Point defects in amorphous silica are of three general types: (i) intrinsic structural defects, (ii) trace adventitious impurities and (iii) structural alteration induced by radiation [1].

The excitation and emission spectra and luminescence lifetimes from chemically cleaned diatom frustules were compared with those originating from commercially-obtained fused silica and high-purity silica nanoparticles. When frustules were excited at ~265 nm, emission with a maximum at ~420 nm was observed with a lifetime ~4 µs. This is in good agreement with that observed from the mechanically-ground fused silica sample. TEM/EDS mapping examination showed both of these materials contained some aluminium ions replacing silicon in the silica matrix. The aluminium-impurity defects exhibited PL with these spectral distributions. Emission with a maximum at ~620 nm when excited at ~280 nm was observed in all forms of the amorphous/fused silica studied and was attributed to non-bridging oxygen hole centres.
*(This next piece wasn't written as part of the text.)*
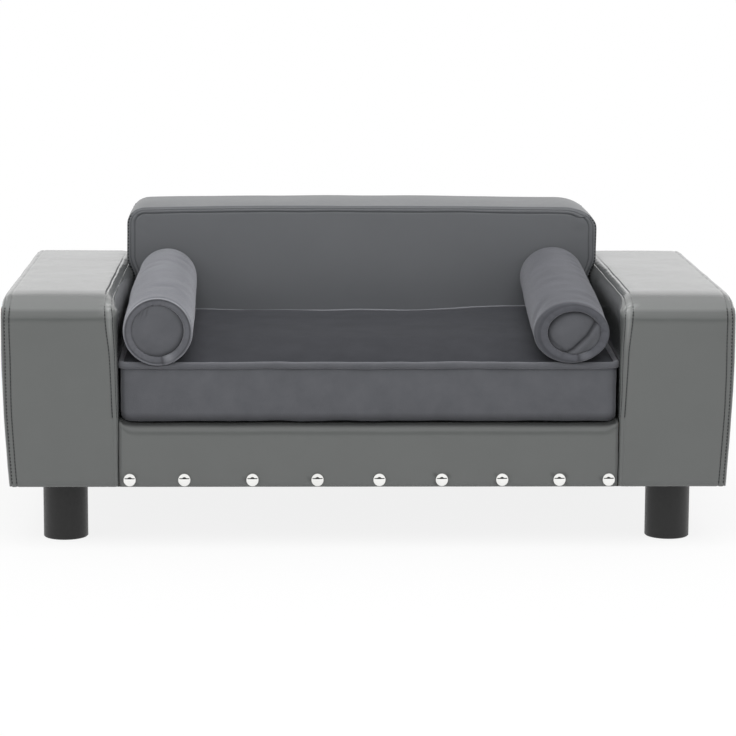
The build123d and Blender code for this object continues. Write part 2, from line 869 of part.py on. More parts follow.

Emission with a maximum in the 530-550 nm range has been previously reported from frustules excited by intense UV at 325 nm from a laser. In this work, although this emission was not apparent in the emission spectrum, it was evident in lifetime measurements carried out at 530 nm using excitation with a less intense pulsed LED source. This behaviour is consistent with the formation of photoinduced defects.

1 L. Skuja, J. Non. Cryst. Solids, 1998, 239, 16-48.